Là encore, Rihanna, son regard droit et son menton haut, est présentée en opposition aux représentations de cette figure mythologique. Vénus se laisse porter par les eaux, par le souffle de Zéphyr et une divinité qui vient cacher sa nudité. Rihanna au contraire, n’a besoin de personne et mène de front sa famille. Le mouvement de la chanteuse, en pleine marche, la hanche décalée, rappelle cependant la chevelure aérienne et le contrapposto de Vénus, cette posture célèbre de l’art classique qui présente une jambe fléchie portant le poids du corps.

Rihanna vs. Tamara en Bugatti verte

Tamara de Lempicka, Tamara en Bugatti verte, 1929. (© Collection privée)

Parmi les représentations picturales célèbres de femmes indépendantes, on note la Tamara en Bugatti verte de Tamara de Lempicka, un autoportrait Art déco où la peintre se met en scène au volant d’une superbe voiture de sport. Réalisée en 1929, la toile avait été commandée par le magazine de mode allemand Die Dame “pour figurer en couverture”, nous expliquions-vous en 2021.

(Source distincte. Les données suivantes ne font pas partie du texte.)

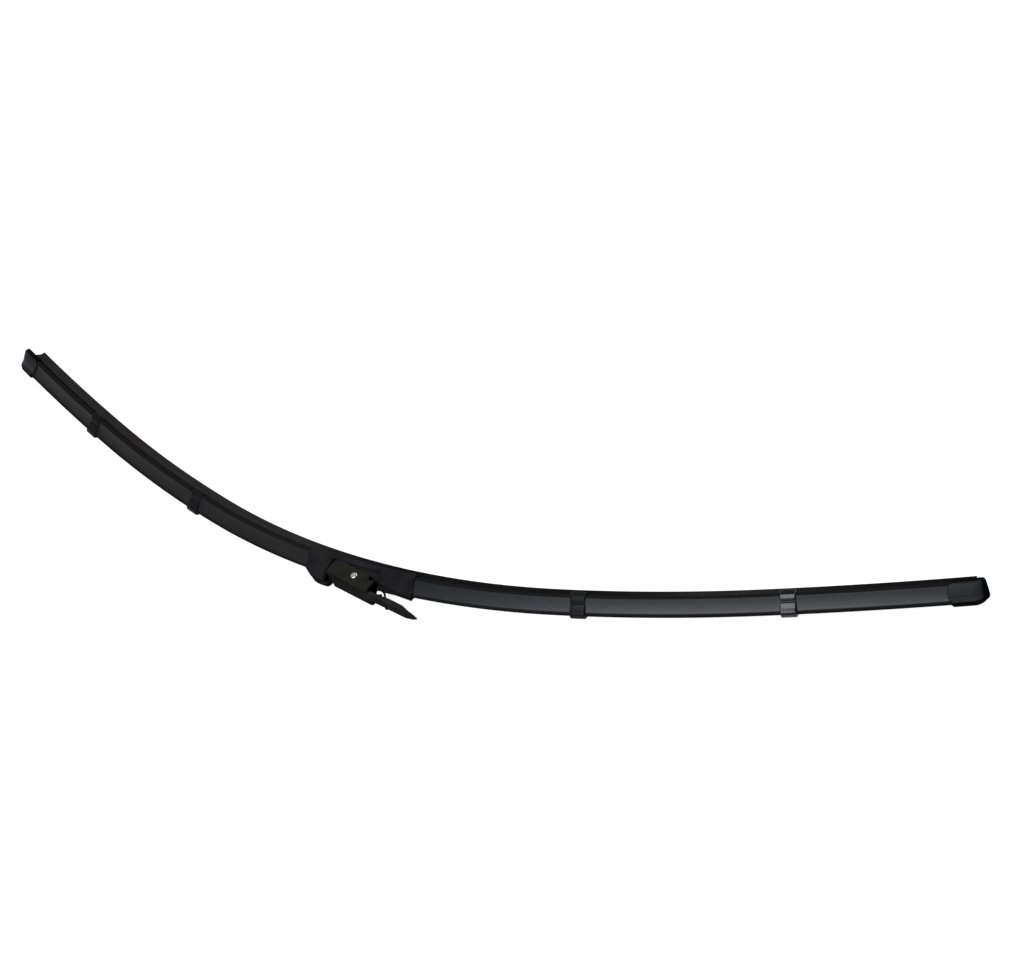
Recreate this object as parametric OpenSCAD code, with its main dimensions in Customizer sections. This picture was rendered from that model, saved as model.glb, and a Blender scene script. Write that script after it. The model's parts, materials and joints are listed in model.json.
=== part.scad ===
// Flat wiper blade lying on its side, bent as it is before it is pressed on the glass.
// X runs along the blade towards the arm, Y towards the glass, Z across its width.
// Lengths are in millimetres. Along the bend a place is given as s (arc length from
// the middle), n (towards the glass) and c (across the width).

/* [Blade] */
// Length of the blade along its bend
blade_length = 700; // [520:10:760]
// Radius of the bend in the middle third
bend_mid = 520; // [450:10:800]
// Radius of the bend between the middle and the ends
bend_outer = 1010; // [900:10:2000]
// Radius of the bend near the ends
bend_end = 2200; // [1800:50:5000]

/* [Section] */
// Half of the width over the foot of the spoiler
foot_half = 5.9; // [5.6:0.05:6.2]
// Height of the spoiler ridge over the rails
ridge_height = 7.9; // [6.5:0.1:8.5]
// Radius of the spoiler ridge
ridge_radius = 1.2; // [0.9:0.1:1.4]
// Distance by which the ridge stands off the middle, away from the upper side
ridge_shift = 0.5; // [0:0.1:0.8]
// Radius of the hollow faces of the spoiler
flank_hollow = 22; // [16:1:40]
// Depth of the wiping lip under the rails
lip_depth = 8.7; // [7.5:0.1:9.5]
// Half thickness of the wiping lip at its edge
lip_half = 0.35; // [0.25:0.05:0.5]
// Thickness of the spring rails
rail_thick = 0.9; // [0.7:0.05:1.0]

/* [Clips and caps] */
// Length of a clip along the blade
clip_length = 8.4; // [6:0.2:11]
// Wall of a clip
clip_wall = 1.0; // [0.8:0.1:1.2]
// Place of the inner clips as a share of half the blade
clip_inner = 0.388; // [0.36:0.004:0.44]
// Place of the outer clips as a share of half the blade
clip_outer = 0.713; // [0.69:0.004:0.76]
// Length of an end cap
cap_length = 20; // [16:0.2:26]
// Wall of an end cap
cap_wall = 1.1; // [0.9:0.1:1.3]

/* [Connector] */
// Half of the length of the connector base
base_half = 36.8; // [35:0.2:42]
// Half of the width of the connector base
base_side = 6.6; // [6.55:0.05:7.0]
// Height of the hump of the base over the rails
hump_height = 14; // [13:0.1:15]
// Height of the pivot over the rails
pivot_height = 7.8; // [7.6:0.1:8.2]
// Radius of the shank of the pivot rivet
rivet_radius = 1.5; // [1.2:0.05:1.6]
// Half of the width of the arm adapter
adapter_side = 6.5; // [6.4:0.05:6.6]
// Angle by which the adapter leans against its stop
adapter_lean = 9.8; // [9.2:0.1:9.8]
// Reach of the adapter tail from the pivot
tail_reach = 49.4; // [44:0.2:52]
// Half of the width of the adapter tail
tail_half = 3.2; // [2.4:0.1:3.6]

/* [Hidden] */

// Play between pieces that sit in one another
play = 0.05;
// Play of the caps and of the base on the spoiler
seat_play = 0.08;
// Overlap where two bends join
lap = 0.02;
// Fineness of the round faces
round_fn = 96;
// Flat steps of a quarter round drawn by points
corner_steps = 12;
// Flat steps of half a crest drawn by points
crest_steps = 8;
// Flat steps of a hollow face of the spoiler
flank_steps = 4;
// Fineness of the bends
bend_fn = 720;
// A little more than nothing, for cuts that pass a face
over = 1;

// Half of the blade and the ends of its bends
half = blade_length / 2;
s_mid = 0.34 * half;
s_outer = 0.66 * half;
turn_mid = s_mid / bend_mid * 180 / PI;
turn_outer = turn_mid + (s_outer - s_mid) / bend_outer * 180 / PI;

// Places along the blade
spoiler_start = base_half - 6.3;
spoiler_end = half - 2.6;
rail_end = half - 4;
rubber_end = half - 6.5;
cap_mouth = half - cap_length;
cap_floor = half - 2.2;

// Section of the rails, the rubber and the slot that holds them
rail_in = 1.6;
rail_out = foot_half - 0.75;
rail_top = -0.1;
head_half = 2.9;
head_top = -1.0;
neck_half = rail_in - play;
shoulder_half = 4.05;
rail_foot = rail_top + rail_thick;
shoulder_top = rail_foot + play;
shoulder_foot = shoulder_top + 0.8;
web_half = 0.55;
web_foot = shoulder_foot + 0.85;
wedge_half = 2.7;
foot_low = rail_foot + 0.7;
foot_high = -1.1;
claw_half = shoulder_half + 0.1;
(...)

La bouche rouge, le regard droit vers le public et les mains gantées serrées autour du volant, Tamara de Lempicka est sublimée dans une composition géométrique où se rencontrent le soyeux des tissus et la dureté chromée de la voiture. Elle s’y présente comme une “femme moderne de l’entre-deux-guerres, tournée vers le futur et l’émancipation dans l’habitacle d’un véhicule rapide, technologique et urbain”.

Près d’un siècle plus tard, Rihanna renverse les codes et a le pouvoir d’affirmer son indépendance et sa modernité justement en montrant sa cellule familiale, plutôt traditionnelle. Nul besoin d’une voiture rapide ou de se montrer seule, elle confirme son pouvoir et sa liberté selon ses propres termes, sa propre iconographie. Femme noire, mère de famille, milliardaire, chanteuse, actrice et femme d’affaires, Rihanna ne nous a pas encore fait goûter au neuvième album mais elle continue de décider des règles de notre son monde.